The bit is system wide, you can't sanely control it per counter. The
change that made USR include SMM is insane and broken.

2022-01-25 08:59:03

by Kyle Huey

[permalink] [raw]
Subject: Re: [PATCH] x86/perf: Default freeze_on_smi on for Comet Lake and later.

On Mon, Jan 24, 2022 at 8:01 AM Liang, Kan <[email protected]> wrote:
>
>
>
> On 1/24/2022 7:21 AM, Peter Zijlstra wrote:
> > On Fri, Jan 21, 2022 at 11:26:44PM -0800, Kyle Huey wrote:
> >> Beginning in Comet Lake, Intel extended the concept of privilege rings to
> >> SMM.[0] A side effect of this is that events caused by execution of code
> >> in SMM are now visible to performance counters with IA32_PERFEVTSELx.USR
> >> set.
> >>
> >> rr[1] depends on exact counts of performance events for the user space
> >> tracee, so this change in behavior is fatal for us. It is, however, easily
> >> corrected by setting IA32_DEBUGCTL.FREEZE_WHILE_SMM to 1 (visible in sysfs
> >> as /sys/devices/cpu/freeze_on_smi). While we can and will tell our users to
> >> set freeze_on_smi manually when appropriate, because observing events in
> >> SMM is rarely useful to anyone, we propose to change the default value of
> >> this switch.
>
> + Andi
>
> From we heard many times from sophisticated customers, they really hate
> blind spots. They want to see everything. That's why we set
> freeze_on_smi to 0 as default. I think the patch breaks the principle.

The default kernel settings for perf events prioritize preventing
information leaks to less privileged code. perf_event_paranoid
defaults to 2, preventing unprivileged users from observing kernel
space. If "sophisticated customers" want to see everything they have
already needed privileges (or an explicit opt-in through decreasing
perf_event_paranoid) for some time.

The current situation on Comet Lake+ where an unprivileged user
*cannot* observe kernel code due to security concerns but
simultaneously *must* observe SMM code seems rather absurd.

> I don't think there is a way to notify all the users that the default
> kernel value will be changed. (Yes, the end user can always check the
> /sys/devices/cpu/freeze_on_smi to get the latest value. But in practice,
> no one checks it unless some errors found.) I think it may bring
> troubles to the users if they rely on the counts in SMM.

Unfortunately the new hardware has already changed the behavior
without notifying users, no matter what we do here.

> The patch only changes the default values for some platforms, not all
> platforms. The default value is not consistent among platforms anymore.
> It can bring confusion.

I don't personally object to changing freeze_on_smi for all platforms
:) I was merely trying to limit the changes.

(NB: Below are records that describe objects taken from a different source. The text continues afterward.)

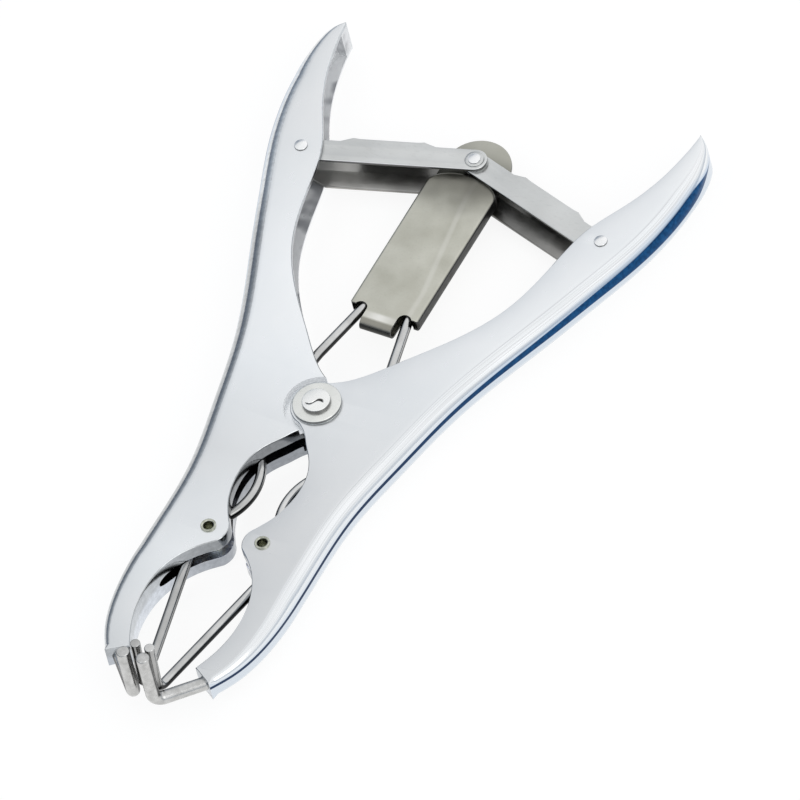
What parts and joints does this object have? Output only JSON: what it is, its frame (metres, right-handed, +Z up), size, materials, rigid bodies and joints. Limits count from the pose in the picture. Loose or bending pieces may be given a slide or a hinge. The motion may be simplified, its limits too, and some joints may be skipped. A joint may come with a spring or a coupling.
{
  "type": "elastrator pliers",
  "caption": "Elastrator pliers: squeezing two hinged hollow handles spreads four upright prongs that stretch a rubber ring, driven by links, a slide plate and bent pull wires.",
  "frame": {"origin": "centre of the main pivot's lower rivet head, the face that the tool rests on", "axes": "+Z up along the prongs and the pivot, +Y from the pivot to the handles, +X to the right arm"},
  "size_m": [0.1288, 0.2319, 0.0287],
  "materials": {
    "plated_casting": "bright zinc plate, satin flats and polished backs",
    "rivet_steel": "zinc plated, peened",
    "wire_steel": "drawn wire, smooth",
    "guide_steel": "turned and flared",
    "link_steel": "satin pressed sheet",
    "plate_steel": "warm satin stainless sheet"
  },
  "bodies": {
    "pivot": {"main_rivet": "rivet_steel", "main_washer_top": "rivet_steel", "main_washer_bottom": "rivet_steel", "pivot_bush": "rivet_steel"},
    "right_arm_body": {"right_arm": "plated_casting", "right_fixed_prong": "wire_steel", "right_handle_rivet": "rivet_steel", "right_guide_rivet": "guide_steel"},
    "left_arm_body": {"left_arm": "plated_casting", "left_fixed_prong": "wire_steel", "left_handle_rivet": "rivet_steel", "left_guide_rivet": "guide_steel"},
    "slide_body": {"slide_plate": "plate_steel", "link_rivet": "rivet_steel", "link_spacer_top": "link_steel", "link_spacer_bottom": "link_steel"},
    "right_link_body": {"right_link": "link_steel"},
    "left_link_body": {"left_link": "link_steel"},
    "right_wire_body": {"right_wire": "wire_steel"},
    "left_wire_body": {"left_wire": "wire_steel"}
  },
  "joints": [
    {"name": "right_arm_hinge", "type": "hinge", "parent": "pivot", "child": "right_arm_body", "pos_m": [0, 0, 0.0086], "axis": [0, 0, 1], "range_deg": [0, 10]},
    {"name": "left_arm_hinge", "type": "hinge", "parent": "pivot", "child": "left_arm_body", "pos_m": [0, 0, 0.0086], "axis": [0, 0, 1], "range_deg": [-10, 0]},
    {"name": "plate_slide", "type": "slide", "parent": "pivot", "child": "slide_body", "axis": [0, 1, 0], "range_m": [0, 0.0327]},
    {"name": "right_link_hinge", "type": "hinge", "parent": "right_arm_body", "child": "right_link_body", "pos_m": [0.0486, 0.0805, 0.0086], "axis": [0, 0, 1], "range_deg": [-43.3, 0]},
    {"name": "left_link_hinge", "type": "hinge", "parent": "left_arm_body", "child": "left_link_body", "pos_m": [-0.0486, 0.0805, 0.0086], "axis": [0, 0, 1], "range_deg": [0, 43.3]},
    {"name": "right_wire_hinge", "type": "hinge", "parent": "slide_body", "child": "right_wire_body", "pos_m": [0.006, 0.043, 0.0086], "axis": [0, 0, 1], "range_deg": [0, 8]},
    {"name": "left_wire_hinge", "type": "hinge", "parent": "slide_body", "child": "left_wire_body", "pos_m": [-0.006, 0.043, 0.0086], "axis": [0, 0, 1], "range_deg": [-8, 0]}
  ],
  "couplings": [
    {"joint": "left_arm_hinge", "follows": "right_arm_hinge", "ratio": -1},
    {"joint": "plate_slide", "follows": "right_arm_hinge", "m_per_rad": 0.187},
    {"joint": "right_link_hinge", "follows": "right_arm_hinge", "ratio": -4.32},
    {"joint": "left_link_hinge", "follows": "right_arm_hinge", "ratio": 4.32},
    {"joint": "right_wire_hinge", "follows": "right_arm_hinge", "ratio": 0.73},
    {"joint": "left_wire_hinge", "follows": "right_arm_hinge", "ratio": -0.73}
  ]
}
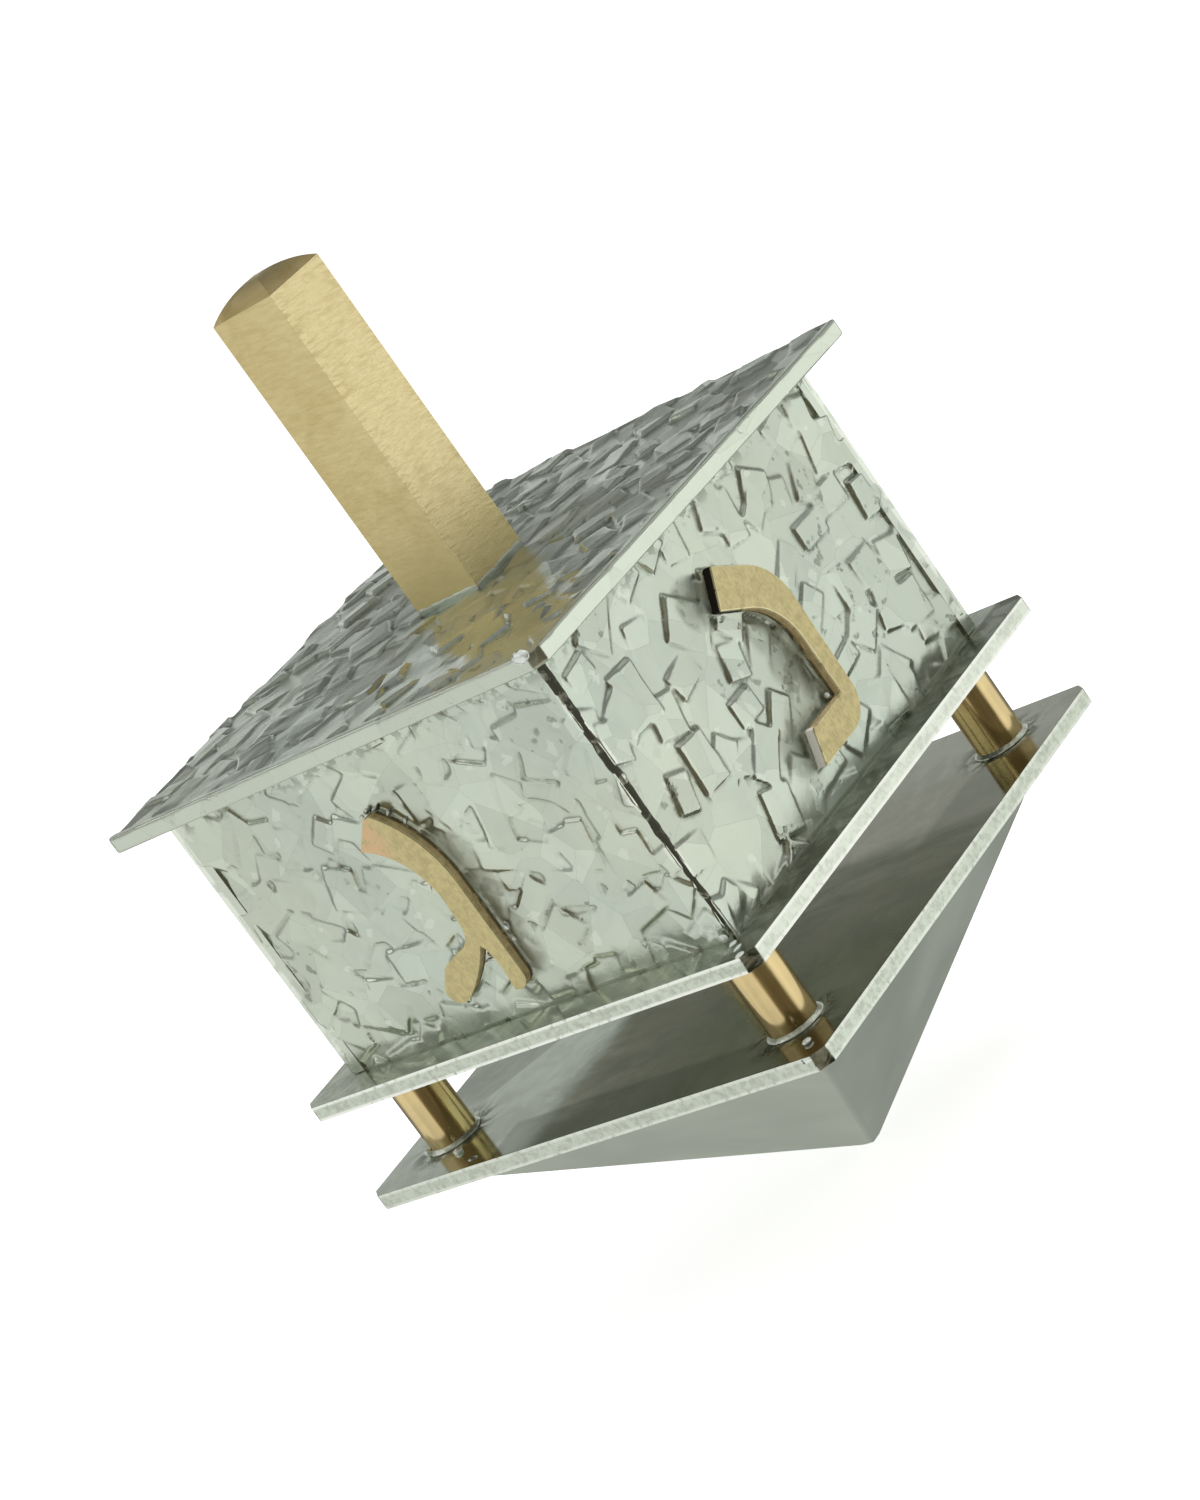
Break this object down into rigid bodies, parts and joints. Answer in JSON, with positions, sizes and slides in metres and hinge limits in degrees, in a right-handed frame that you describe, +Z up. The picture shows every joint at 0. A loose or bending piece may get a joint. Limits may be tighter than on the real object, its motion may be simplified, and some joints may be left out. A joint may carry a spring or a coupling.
{
  "type": "dreidel",
  "caption": "Square four-sided spinning top of soldered metal plates: textured box with raised letters, roof and deck plates on posts, a pyramid point and a square bar to spin it by.",
  "frame": {"origin": "the tip of the point, on the spin axis, where the upright top touches the table", "axes": "+Z up the spin axis from the tip to the bar's domed end; -Y out of the wall that carries nun; -X out of the wall that carries gimel"},
  "size_m": [0.046, 0.046, 0.0788],
  "materials": {
    "plate_metal": "smooth polished plate with filed corners",
    "point_metal": "satin, with softened ridges",
    "chipped_metal": "satin, with a raised pattern of tilted square chips",
    "solder": "bright solder fillet",
    "polished_brass": "polished brass",
    "satin_brass": "brushed brass"
  },
  "bodies": {
    "root": {"point": "point_metal", "deck_plate": "plate_metal", "post_1": "polished_brass", "post_2": "polished_brass", "post_3": "polished_brass", "post_4": "polished_brass", "solder_ring_1": "solder", "solder_ring_2": "solder", "solder_ring_3": "solder", "solder_ring_4": "solder", "floor_plate": "plate_metal", "nun_wall": "chipped_metal", "gimel_wall": "chipped_metal", "he_wall": "chipped_metal", "shin_wall": "chipped_metal", "nun_letter": "satin_brass", "gimel_letter": "satin_brass", "he_letter": "satin_brass", "he_leg": "satin_brass", "shin_letter": "satin_brass", "roof_plate": "plate_metal", "handle": "polished_brass"}
  },
  "joints": []
}
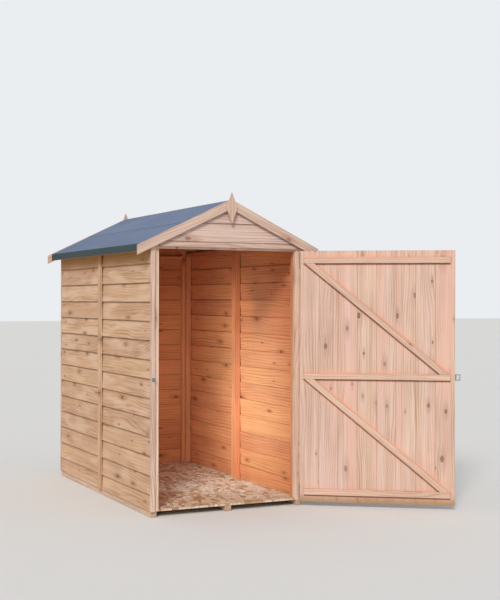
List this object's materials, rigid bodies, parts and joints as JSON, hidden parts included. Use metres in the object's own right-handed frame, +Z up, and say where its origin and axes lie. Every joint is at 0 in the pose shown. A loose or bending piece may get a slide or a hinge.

> All in all, we have already exposed an interface for the end-users to
> change the value. If some apps, e.g., rr, doesn't want the default
> value, I think they can always change it in the app for all platforms.
> We should still keep the freeze_on_smi to 0 as default, which should
> benefit more users.

I think "people who want to just do userspace profiling like they did
before can just change the value" is an unsatisfying answer,
especially because freeze_on_smi requires root to change.


- Kyle

>
> >>
> >> In this patch I have assumed that all non-Atom Intel microarchitectures
> >> starting with Comet Lake behave like this but it would be good for someone
> >> at Intel to verify that.
> >>
> >
> > Kan, can you look at that?
> >
>
> I'm asking internally.
>
> Thanks,
> Kan
>
> >> [0] See the Intel white paper "Trustworthy SMM on the Intel vPro Platform"
> >> at https://bugzilla.kernel.org/attachment.cgi?id=300300, particularly the
> >> end of page 5.
> >>
> >> [1] https://rr-project.org/
> >>
> >> Signed-off-by: Kyle Huey <[email protected]>
> >
> > Patch seems sensible enough; I'll go queue it up unless Kan comes back
> > with anything troublesome.

2022-01-25 20:01:10

by Liang, Kan

[permalink] [raw]
Subject: Re: [PATCH] x86/perf: Default freeze_on_smi on for Comet Lake and later.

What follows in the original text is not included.